After nine months of stress, classes and the odd row, your baby has arrived. Your partner’s come home from the hospital and the rush of anxiety about the baby’s health has gone. You should be feeling ecstatic, but instead, you can’t help feeling abandoned, put upon by the demands of Mother and child, and just a little bit jealous or left out.

- Marvin

“Something a bit ‘old couple’ happened to us and, yeah, and it got cool to sit in and watch some television and drink some tea.”

 

Jealousy is normal

Your life’s never going to be the same; and your relationship with your partner has changed too. Be warned that this is a much, much bigger hormonal change than her monthly period. She’s tired and the demands on her body are huge, and her instincts are telling her to put all of her efforts into looking after this little cub.

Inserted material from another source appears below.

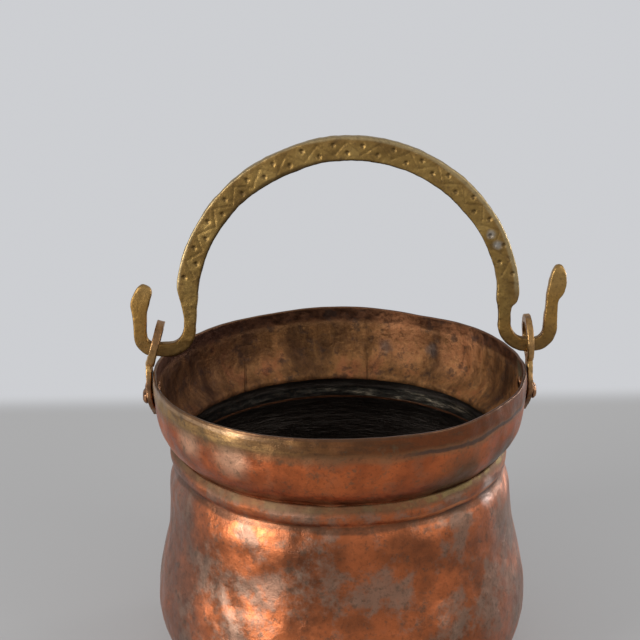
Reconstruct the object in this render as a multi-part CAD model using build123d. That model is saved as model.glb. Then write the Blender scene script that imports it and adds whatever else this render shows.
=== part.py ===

Up until now, you’ve had one big advantage: you’re a man. You’ve not had swollen ankles, a sore back, piles and morning sickness. And right now your nipples aren’t sore and you’re not lactating in public when you hear your child cry. The best thing you can do for your child at this stage is to support its Mother and get involved with the childcare as much as you can.

What you can do

  • Take over some of the baby care to let your partner rest. This is also a great chance for you to bond with your child.
  • Be patient with her demands – offering her help in advance will make things easier.
  • Take over many of the household tasks your partner might normally do.
  • Think ahead, take some of the planning burden off her – make sure things like the shopping are taken care of.

Sex

It will take time for your partner’s sexual appetite to return, so be patient. There’s a perfectly natural reason for this: she’s just had a child and it wouldn’t be good for her or her child for her to become pregnant again right away. Also, she may not physically feel like it for sometime. It's easy to let this initial rejection push you into the realms of isolation and fantasy, but don't let this become a source of resentment - instead find other ways to remain close to your partner. Having baths together, indulging in foreplay and making her feel loved and protected will all help her appetite return soon enough.